Word for word, restate every line of the material.
[start MATERIAL]
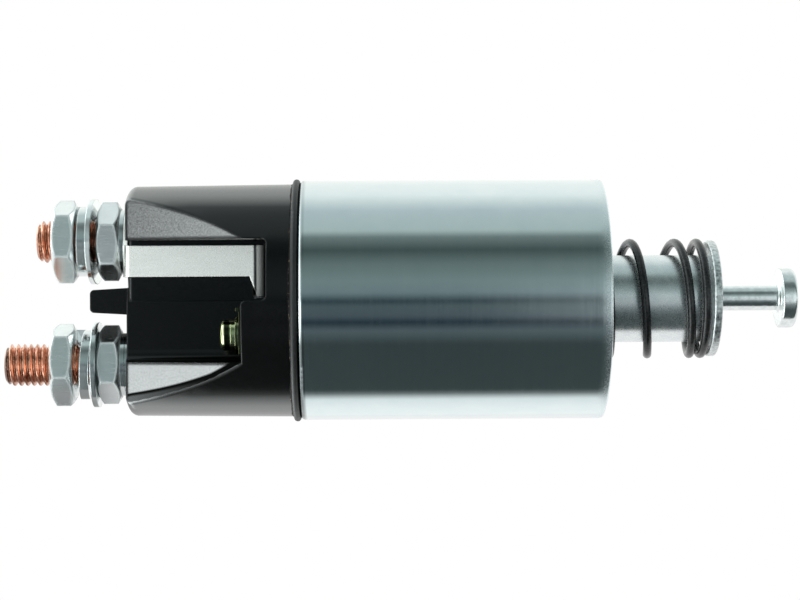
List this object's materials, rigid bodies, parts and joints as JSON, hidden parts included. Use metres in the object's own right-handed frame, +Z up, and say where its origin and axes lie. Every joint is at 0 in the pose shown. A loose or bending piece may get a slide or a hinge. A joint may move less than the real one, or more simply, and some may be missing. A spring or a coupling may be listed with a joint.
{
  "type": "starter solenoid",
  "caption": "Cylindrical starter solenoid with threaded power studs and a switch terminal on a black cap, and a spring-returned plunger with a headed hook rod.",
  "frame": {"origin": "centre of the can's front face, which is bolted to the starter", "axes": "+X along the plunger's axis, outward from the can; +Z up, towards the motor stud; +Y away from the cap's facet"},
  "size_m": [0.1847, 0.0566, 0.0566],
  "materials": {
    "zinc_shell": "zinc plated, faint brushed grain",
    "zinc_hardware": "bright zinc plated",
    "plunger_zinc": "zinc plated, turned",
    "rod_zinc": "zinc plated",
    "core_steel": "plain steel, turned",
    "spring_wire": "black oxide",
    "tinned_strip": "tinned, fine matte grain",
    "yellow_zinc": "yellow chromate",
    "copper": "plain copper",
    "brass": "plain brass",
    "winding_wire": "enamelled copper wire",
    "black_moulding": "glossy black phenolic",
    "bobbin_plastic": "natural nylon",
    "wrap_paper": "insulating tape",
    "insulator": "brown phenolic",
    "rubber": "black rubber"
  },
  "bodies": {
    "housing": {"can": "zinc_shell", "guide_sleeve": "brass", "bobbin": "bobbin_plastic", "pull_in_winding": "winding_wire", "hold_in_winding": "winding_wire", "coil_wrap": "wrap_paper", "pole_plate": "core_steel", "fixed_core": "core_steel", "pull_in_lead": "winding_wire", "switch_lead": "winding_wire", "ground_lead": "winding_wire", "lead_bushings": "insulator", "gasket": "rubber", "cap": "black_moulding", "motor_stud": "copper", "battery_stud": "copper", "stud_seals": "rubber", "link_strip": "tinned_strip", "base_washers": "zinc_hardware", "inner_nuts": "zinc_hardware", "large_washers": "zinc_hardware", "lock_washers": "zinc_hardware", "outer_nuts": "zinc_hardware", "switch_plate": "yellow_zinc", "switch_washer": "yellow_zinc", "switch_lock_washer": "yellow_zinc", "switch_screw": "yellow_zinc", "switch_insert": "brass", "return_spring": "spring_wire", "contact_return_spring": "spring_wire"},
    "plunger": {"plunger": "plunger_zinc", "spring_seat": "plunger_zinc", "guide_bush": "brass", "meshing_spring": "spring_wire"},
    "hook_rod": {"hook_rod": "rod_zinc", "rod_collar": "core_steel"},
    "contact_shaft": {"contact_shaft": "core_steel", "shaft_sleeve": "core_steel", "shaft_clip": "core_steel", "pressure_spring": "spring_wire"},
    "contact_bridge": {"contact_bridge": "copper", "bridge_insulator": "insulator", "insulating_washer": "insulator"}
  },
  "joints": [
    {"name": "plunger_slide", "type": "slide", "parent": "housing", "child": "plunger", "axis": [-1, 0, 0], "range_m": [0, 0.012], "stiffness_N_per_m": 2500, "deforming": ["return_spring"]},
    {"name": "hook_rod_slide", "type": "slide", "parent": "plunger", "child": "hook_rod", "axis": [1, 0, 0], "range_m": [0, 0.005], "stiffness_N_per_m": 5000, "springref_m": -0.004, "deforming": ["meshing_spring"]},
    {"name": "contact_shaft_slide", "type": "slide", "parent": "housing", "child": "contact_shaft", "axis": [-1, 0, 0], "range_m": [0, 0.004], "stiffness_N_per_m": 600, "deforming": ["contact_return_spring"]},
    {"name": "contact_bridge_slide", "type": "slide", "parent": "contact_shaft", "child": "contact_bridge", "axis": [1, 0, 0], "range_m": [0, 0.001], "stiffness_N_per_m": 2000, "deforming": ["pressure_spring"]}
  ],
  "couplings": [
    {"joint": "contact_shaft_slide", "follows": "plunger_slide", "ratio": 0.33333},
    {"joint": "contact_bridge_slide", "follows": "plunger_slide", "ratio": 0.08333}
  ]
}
[end MATERIAL]
__THE ANSWER__
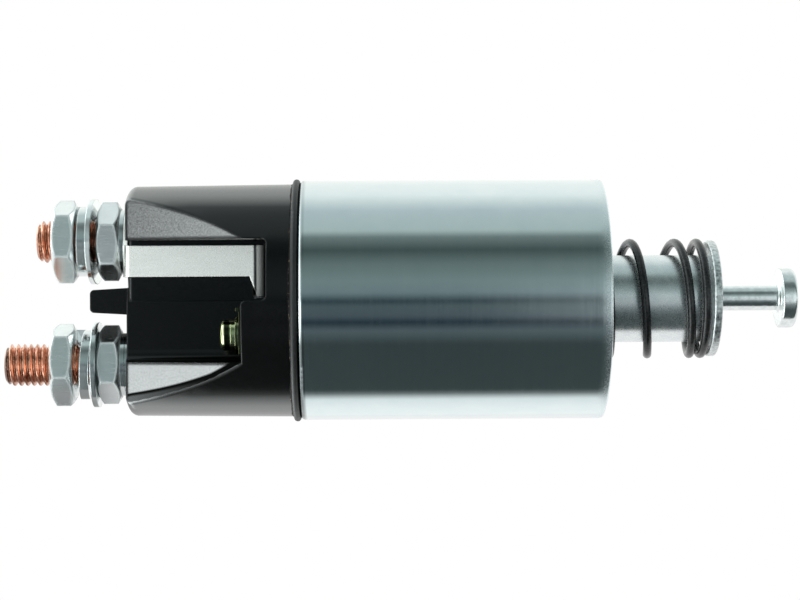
List this object's materials, rigid bodies, parts and joints as JSON, hidden parts included. Use metres in the object's own right-handed frame, +Z up, and say where its origin and axes lie. Every joint is at 0 in the pose shown. A loose or bending piece may get a slide or a hinge. A joint may move less than the real one, or more simply, and some may be missing. A spring or a coupling may be listed with a joint.
{
  "type": "starter solenoid",
  "caption": "Cylindrical starter solenoid with threaded power studs and a switch terminal on a black cap, and a spring-returned plunger with a headed hook rod.",
  "frame": {"origin": "centre of the can's front face, which is bolted to the starter", "axes": "+X along the plunger's axis, outward from the can; +Z up, towards the motor stud; +Y away from the cap's facet"},
  "size_m": [0.1847, 0.0566, 0.0566],
  "materials": {
    "zinc_shell": "zinc plated, faint brushed grain",
    "zinc_hardware": "bright zinc plated",
    "plunger_zinc": "zinc plated, turned",
    "rod_zinc": "zinc plated",
    "core_steel": "plain steel, turned",
    "spring_wire": "black oxide",
    "tinned_strip": "tinned, fine matte grain",
    "yellow_zinc": "yellow chromate",
    "copper": "plain copper",
    "brass": "plain brass",
    "winding_wire": "enamelled copper wire",
    "black_moulding": "glossy black phenolic",
    "bobbin_plastic": "natural nylon",
    "wrap_paper": "insulating tape",
    "insulator": "brown phenolic",
    "rubber": "black rubber"
  },
  "bodies": {
    "housing": {"can": "zinc_shell", "guide_sleeve": "brass", "bobbin": "bobbin_plastic", "pull_in_winding": "winding_wire", "hold_in_winding": "winding_wire", "coil_wrap": "wrap_paper", "pole_plate": "core_steel", "fixed_core": "core_steel", "pull_in_lead": "winding_wire", "switch_lead": "winding_wire", "ground_lead": "winding_wire", "lead_bushings": "insulator", "gasket": "rubber", "cap": "black_moulding", "motor_stud": "copper", "battery_stud": "copper", "stud_seals": "rubber", "link_strip": "tinned_strip", "base_washers": "zinc_hardware", "inner_nuts": "zinc_hardware", "large_washers": "zinc_hardware", "lock_washers": "zinc_hardware", "outer_nuts": "zinc_hardware", "switch_plate": "yellow_zinc", "switch_washer": "yellow_zinc", "switch_lock_washer": "yellow_zinc", "switch_screw": "yellow_zinc", "switch_insert": "brass", "return_spring": "spring_wire", "contact_return_spring": "spring_wire"},
    "plunger": {"plunger": "plunger_zinc", "spring_seat": "plunger_zinc", "guide_bush": "brass", "meshing_spring": "spring_wire"},
    "hook_rod": {"hook_rod": "rod_zinc", "rod_collar": "core_steel"},
    "contact_shaft": {"contact_shaft": "core_steel", "shaft_sleeve": "core_steel", "shaft_clip": "core_steel", "pressure_spring": "spring_wire"},
    "contact_bridge": {"contact_bridge": "copper", "bridge_insulator": "insulator", "insulating_washer": "insulator"}
  },
  "joints": [
    {"name": "plunger_slide", "type": "slide", "parent": "housing", "child": "plunger", "axis": [-1, 0, 0], "range_m": [0, 0.012], "stiffness_N_per_m": 2500, "deforming": ["return_spring"]},
    {"name": "hook_rod_slide", "type": "slide", "parent": "plunger", "child": "hook_rod", "axis": [1, 0, 0], "range_m": [0, 0.005], "stiffness_N_per_m": 5000, "springref_m": -0.004, "deforming": ["meshing_spring"]},
    {"name": "contact_shaft_slide", "type": "slide", "parent": "housing", "child": "contact_shaft", "axis": [-1, 0, 0], "range_m": [0, 0.004], "stiffness_N_per_m": 600, "deforming": ["contact_return_spring"]},
    {"name": "contact_bridge_slide", "type": "slide", "parent": "contact_shaft", "child": "contact_bridge", "axis": [1, 0, 0], "range_m": [0, 0.001], "stiffness_N_per_m": 2000, "deforming": ["pressure_spring"]}
  ],
  "couplings": [
    {"joint": "contact_shaft_slide", "follows": "plunger_slide", "ratio": 0.33333},
    {"joint": "contact_bridge_slide", "follows": "plunger_slide", "ratio": 0.08333}
  ]
}